In order to reap the benefits of high-speed networks, the performance of the host operating system must at least match that of the underlying network. A barrier to achieving high throughput is the cost of copying data within current host architectures. We present a performance comparison of three styles of network device driver designed for a conventional monolithic UNIX kernel. Each driver performs a different number of copies. The zero-copy driver works by allowing the memory on the network adapter to be mapped directly into user address space. This maximises performance at the cost of: 1) breaking the semantics of existing network APIs such as BSD sockets and SVR4 TLI; 2) pushing responsibility for network buffer management up from the kernel into the application layer. The single-copy driver works by copying data directly between user space and adapter memory obviating the need for an intermediate copy into kernel buffers in main memory. This approach can be made transparent to existing application code but, like the zero-copy case, relies on an adapter with a generous quantity of on-board memory for buffering network data.

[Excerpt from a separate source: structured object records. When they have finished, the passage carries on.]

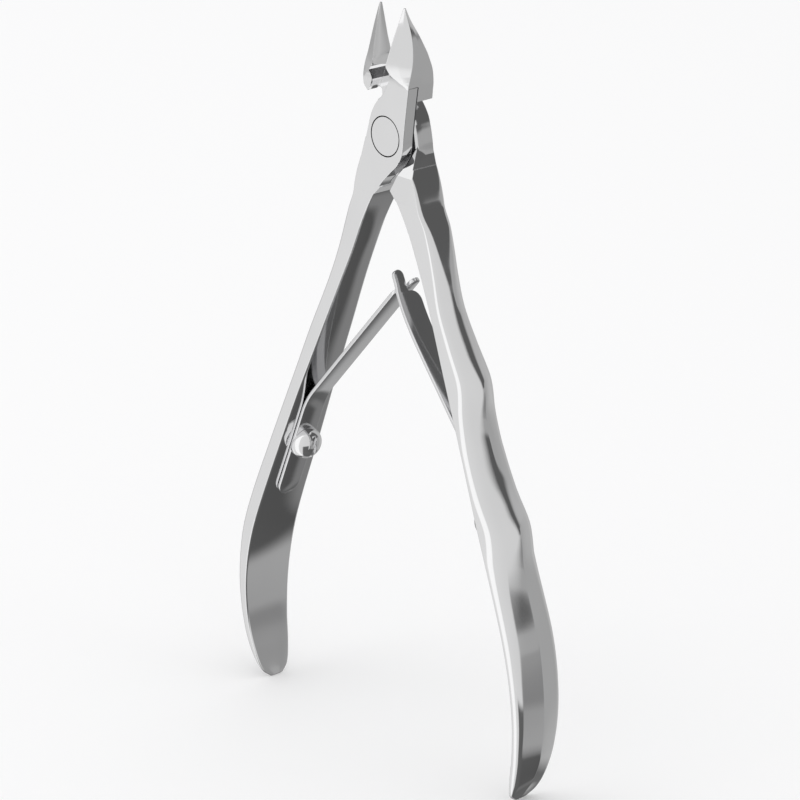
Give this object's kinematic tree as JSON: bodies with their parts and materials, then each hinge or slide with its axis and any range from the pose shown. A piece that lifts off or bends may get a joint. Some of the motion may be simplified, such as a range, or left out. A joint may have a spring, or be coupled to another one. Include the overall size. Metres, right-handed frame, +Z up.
{
  "type": "cuticle nipper",
  "caption": "Slim steel nipper with a lap joint, small hollow-ground jaws, curved handles with finger hollows, and a pair of crossed leaf springs that hold it open.",
  "frame": {"origin": "where the pivot axis meets the rear face of the lap joint", "axes": "+Z up to the jaw tips, +Y along the pivot axis out of the rear joint face, X across the handles with the palm handle on the -X side; drawn standing open"},
  "size_m": [0.0688, 0.0098, 0.1212],
  "materials": {
    "front_half": "mirror-polished stainless steel with faint lengthways polishing lines",
    "rear_half": "mirror-polished stainless steel with faint lengthways polishing lines",
    "pin": "ground flush and polished with the joint face",
    "leaf": "polished spring steel, a little duller than the halves",
    "screw": "bright turned steel"
  },
  "bodies": {
    "front_body": {"front_half": "front_half", "left_leaf_foot": "leaf", "left_leaf_screw": "screw"},
    "rear_body": {"rear_half": "rear_half", "pivot_pin": "pin", "right_leaf_foot": "leaf", "right_leaf_screw": "screw"},
    "left_leaf": {"left_leaf_arm": "leaf"},
    "right_leaf": {"right_leaf_arm": "leaf"}
  },
  "joints": [
    {"name": "jaw_pivot", "type": "hinge", "parent": "front_body", "child": "rear_body", "pos_m": [0, -0.0028, 0], "axis": [0, 1, 0], "range_deg": [-3, 14.2], "stiffness_Nm_per_rad": 1.2},
    {"name": "left_leaf_bend", "type": "hinge", "parent": "front_body", "child": "left_leaf", "pos_m": [-0.01905, -0.0028, -0.04802], "axis": [0, 1, 0], "range_deg": [-6.5, 1.8]},
    {"name": "right_leaf_bend", "type": "hinge", "parent": "rear_body", "child": "right_leaf", "pos_m": [0.01821, -0.0028, -0.04592], "axis": [0, 1, 0], "range_deg": [-2.5, 9.5]}
  ],
  "couplings": [
    {"joint": "left_leaf_bend", "follows": "jaw_pivot", "ratio": -0.414},
    {"joint": "right_leaf_bend", "follows": "jaw_pivot", "ratio": 0.616}
  ]
}
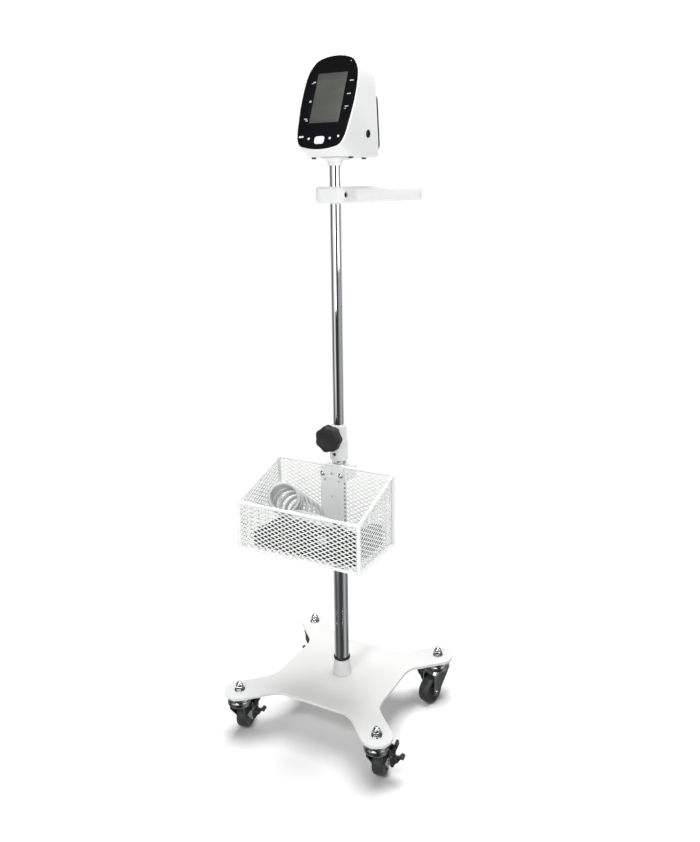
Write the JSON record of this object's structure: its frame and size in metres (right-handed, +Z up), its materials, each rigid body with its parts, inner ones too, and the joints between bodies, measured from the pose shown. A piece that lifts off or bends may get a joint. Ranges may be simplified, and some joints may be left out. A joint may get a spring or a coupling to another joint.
{
  "type": "blood pressure monitor on a wheeled stand",
  "caption": "Blood pressure monitor with a leaning dark screen on a height-adjustable wheeled pole, with a push handle and a mesh basket for the cuff and hose.",
  "frame": {"origin": "on the floor under the pole's axis, at the middle of the base", "axes": "+Z up the pole; -Y is the front, where the screen faces and the basket hangs; +X is to the right of someone who faces the screen"},
  "size_m": [0.3648, 0.3378, 1.2566],
  "materials": {
    "white_paint": "white powder coat",
    "white_plastic": "white moulded plastic",
    "chrome": "bright chrome plate",
    "steel": "zinc-plated steel",
    "black_plastic": "black moulded plastic",
    "bezel_gloss": "gloss black panel",
    "tyre": "dark grey hard rubber",
    "nylon": "natural nylon",
    "lcd": "grey-green liquid-crystal display, off",
    "board": "green circuit board",
    "cuff_fabric": "dark woven nylon",
    "hose": "grey coiled hose",
    "rear_grey": "dark grey moulded plastic"
  },
  "bodies": {
    "stand": {"base_plate": "white_paint", "pole_collar": "white_paint", "collar_ring": "black_plastic", "lower_tube": "chrome", "pole_anchor_bolt": "steel", "acorn_nut_front_left": "chrome", "acorn_nut_front_right": "chrome", "acorn_nut_back_right": "chrome", "acorn_nut_back_left": "chrome", "castor_stem_front_left": "steel", "castor_stem_front_right": "steel", "castor_stem_back_right": "steel", "castor_stem_back_left": "steel", "height_clamp": "white_plastic", "clamp_set_screw": "black_plastic", "guide_bush": "nylon", "basket_frame": "white_paint", "basket_mesh": "white_paint", "bracket_plate": "white_paint", "pole_clamp_front": "white_paint", "pole_clamp_back": "white_paint", "bracket_screw_left": "chrome", "bracket_screw_right": "chrome", "cuff": "cuff_fabric", "cuff_nipple": "black_plastic", "hose_lead_cuff": "hose", "hose_coil": "hose", "hose_lead_end": "hose", "hose_connector": "white_plastic"},
    "knob": {"clamp_knob": "black_plastic"},
    "fork_front_left": {"castor_fork_front_left": "chrome"},
    "wheel_front_left": {"wheel_front_left": "tyre"},
    "pedal_front_left": {"brake_pedal_front_left": "black_plastic"},
    "fork_front_right": {"castor_fork_front_right": "chrome"},
    "wheel_front_right": {"wheel_front_right": "tyre"},
    "pedal_front_right": {"brake_pedal_front_right": "black_plastic"},
    "fork_back_right": {"castor_fork_back_right": "chrome"},
    "wheel_back_right": {"wheel_back_right": "tyre"},
    "pedal_back_right": {"brake_pedal_back_right": "black_plastic"},
    "fork_back_left": {"castor_fork_back_left": "chrome"},
    "wheel_back_left": {"wheel_back_left": "tyre"},
    "pedal_back_left": {"brake_pedal_back_left": "black_plastic"},
    "mast": {"upper_tube": "chrome", "push_handle": "white_plastic", "handle_screw": "steel", "mount_plate": "white_paint", "monitor_casing": "white_plastic", "rear_cover": "rear_grey", "front_bezel": "bezel_gloss", "display": "lcd", "circuit_board": "board", "air_pump": "steel", "deflate_valve": "steel", "battery_pack": "black_plastic", "side_socket": "black_plastic"},
    "button_start": {"button_start": "white_plastic"},
    "button_power": {"button_power": "white_plastic"},
    "button_memory": {"button_memory": "white_plastic"},
    "button_mode": {"button_mode": "white_plastic"},
    "button_interval": {"button_interval": "white_plastic"}
  },
  "joints": [
    {"name": "height_slide", "type": "slide", "parent": "stand", "child": "mast", "axis": [0, 0, 1], "range_m": [-0.36, 0.03]},
    {"name": "knob_turn", "type": "hinge", "parent": "stand", "child": "knob", "pos_m": [0, -0.038, 0.5758], "axis": [0, -1, 0], "range_deg": [0, 720]},
    {"name": "swivel_front_left", "type": "hinge", "parent": "stand", "child": "fork_front_left", "pos_m": [-0.145, -0.1402, 0.07], "axis": [0, 0, 1], "continuous": true},
    {"name": "roll_front_left", "type": "hinge", "parent": "fork_front_left", "child": "wheel_front_left", "pos_m": [-0.14934, -0.11558, 0.026], "axis": [-0.9848, -0.1736, 0], "continuous": true},
    {"name": "brake_front_left", "type": "hinge", "parent": "fork_front_left", "child": "pedal_front_left", "pos_m": [-0.12209, -0.12499, 0.053], "axis": [-0.1736, 0.9848, 0], "range_deg": [0, 15]},
    {"name": "swivel_front_right", "type": "hinge", "parent": "stand", "child": "fork_front_right", "pos_m": [0.145, -0.1402, 0.07], "axis": [0, 0, 1], "continuous": true},
    {"name": "roll_front_right", "type": "hinge", "parent": "fork_front_right", "child": "wheel_front_right", "pos_m": [0.14152, -0.11544, 0.026], "axis": [-0.9903, -0.1392, 0], "continuous": true},
    {"name": "brake_front_right", "type": "hinge", "parent": "fork_front_right", "child": "pedal_front_right", "pos_m": [0.16842, -0.1258, 0.053], "axis": [-0.1392, 0.9903, 0], "range_deg": [0, 15]},
    {"name": "swivel_back_right", "type": "hinge", "parent": "stand", "child": "fork_back_right", "pos_m": [0.145, 0.1402, 0.07], "axis": [0, 0, 1], "continuous": true},
    {"name": "roll_back_right", "type": "hinge", "parent": "fork_back_right", "child": "wheel_back_right", "pos_m": [0.13853, 0.11605, 0.026], "axis": [0.9659, -0.2588, 0], "continuous": true},
    {"name": "brake_back_right", "type": "hinge", "parent": "fork_back_right", "child": "pedal_back_right", "pos_m": [0.11781, 0.1361, 0.053], "axis": [-0.2588, -0.9659, 0], "range_deg": [0, 15]},
    {"name": "swivel_back_left", "type": "hinge", "parent": "stand", "child": "fork_back_left", "pos_m": [-0.145, 0.1402, 0.07], "axis": [0, 0, 1], "continuous": true},
    {"name": "roll_back_left", "type": "hinge", "parent": "fork_back_left", "child": "wheel_back_left", "pos_m": [-0.12055, 0.135, 0.026], "axis": [0.2079, 0.9781, 0], "continuous": true},
    {"name": "brake_back_left", "type": "hinge", "parent": "fork_back_left", "child": "pedal_back_left", "pos_m": [-0.13948, 0.11326, 0.053], "axis": [0.9781, -0.2079, 0], "range_deg": [0, 15]},
    {"name": "press_start", "type": "slide", "parent": "mast", "child": "button_start", "axis": [0, 0.9184, -0.3955], "range_m": [0, 0.001], "stiffness_N_per_m": 500, "springref_m": -0.0005},
    {"name": "press_power", "type": "slide", "parent": "mast", "child": "button_power", "axis": [0, 0.9184, -0.3955], "range_m": [0, 0.001], "stiffness_N_per_m": 500, "springref_m": -0.0005},
    {"name": "press_memory", "type": "slide", "parent": "mast", "child": "button_memory", "axis": [0, 0.9184, -0.3955], "range_m": [0, 0.001], "stiffness_N_per_m": 500, "springref_m": -0.0005},
    {"name": "press_mode", "type": "slide", "parent": "mast", "child": "button_mode", "axis": [0, 0.9184, -0.3955], "range_m": [0, 0.001], "stiffness_N_per_m": 500, "springref_m": -0.0005},
    {"name": "press_interval", "type": "slide", "parent": "mast", "child": "button_interval", "axis": [0, 0.9184, -0.3955], "range_m": [0, 0.001], "stiffness_N_per_m": 500, "springref_m": -0.0005}
  ]
}
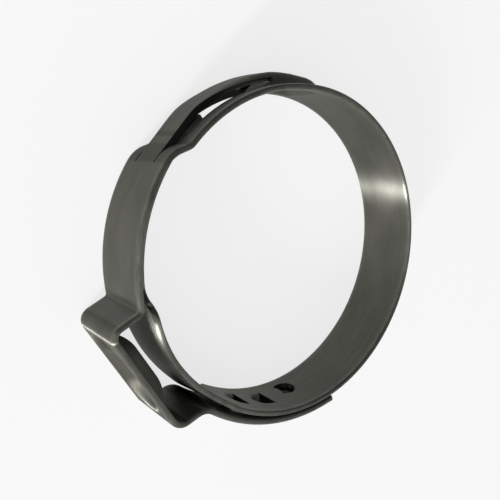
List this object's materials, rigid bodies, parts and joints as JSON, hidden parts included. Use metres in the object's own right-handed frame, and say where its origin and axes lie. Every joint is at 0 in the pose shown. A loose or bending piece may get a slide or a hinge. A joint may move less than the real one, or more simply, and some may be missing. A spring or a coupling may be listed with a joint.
{
  "type": "ear hose clamp",
  "caption": "Stepless one-piece ear clamp: a stainless strip closed round a hose, hooked through windows, with a dimpled ear to crimp and a tongue under a slit bridge.",
  "frame": {"origin": "on the axis of the ring, at the middle of the strip's width", "axes": "+Z along the ring's axis; the ear lies towards -X -Y, and the strip runs from the tongue to the free end counter-clockwise round +Z"},
  "size_m": [0.0376, 0.0353, 0.007],
  "materials": {
    "stainless_strip": "satin, as rolled, with rounded edges"
  },
  "bodies": {
    "root": {"clamp_band": "stainless_strip"}
  },
  "joints": []
}
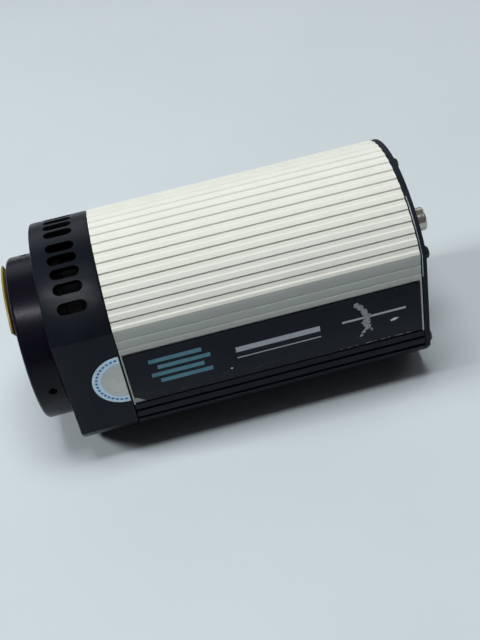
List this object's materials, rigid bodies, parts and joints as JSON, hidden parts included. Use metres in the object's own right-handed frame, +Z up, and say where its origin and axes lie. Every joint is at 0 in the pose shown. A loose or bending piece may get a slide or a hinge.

The two-copy driver is a conventional STREAMS driver. The two-copy approach sacrifices performance for generality. We observe that the STREAMS overhead for small packets is significant. We report on the benefit of the hardware cache in ameliorating the effect of the second copy, although we note that streaming network data through the cache reduces the level of cache residency seen by the rest of the system.

A barrier to achieving low jitter is the non-deterministic nature of many operating system schedulers. We describe the implementation and report on the performance of a kernel streaming driver that allows data to be copied between a network adapter and another I/O device without involving the process scheduler. This provides performance benefits in terms of increased throughput, increased CPU availability and reduced jitter.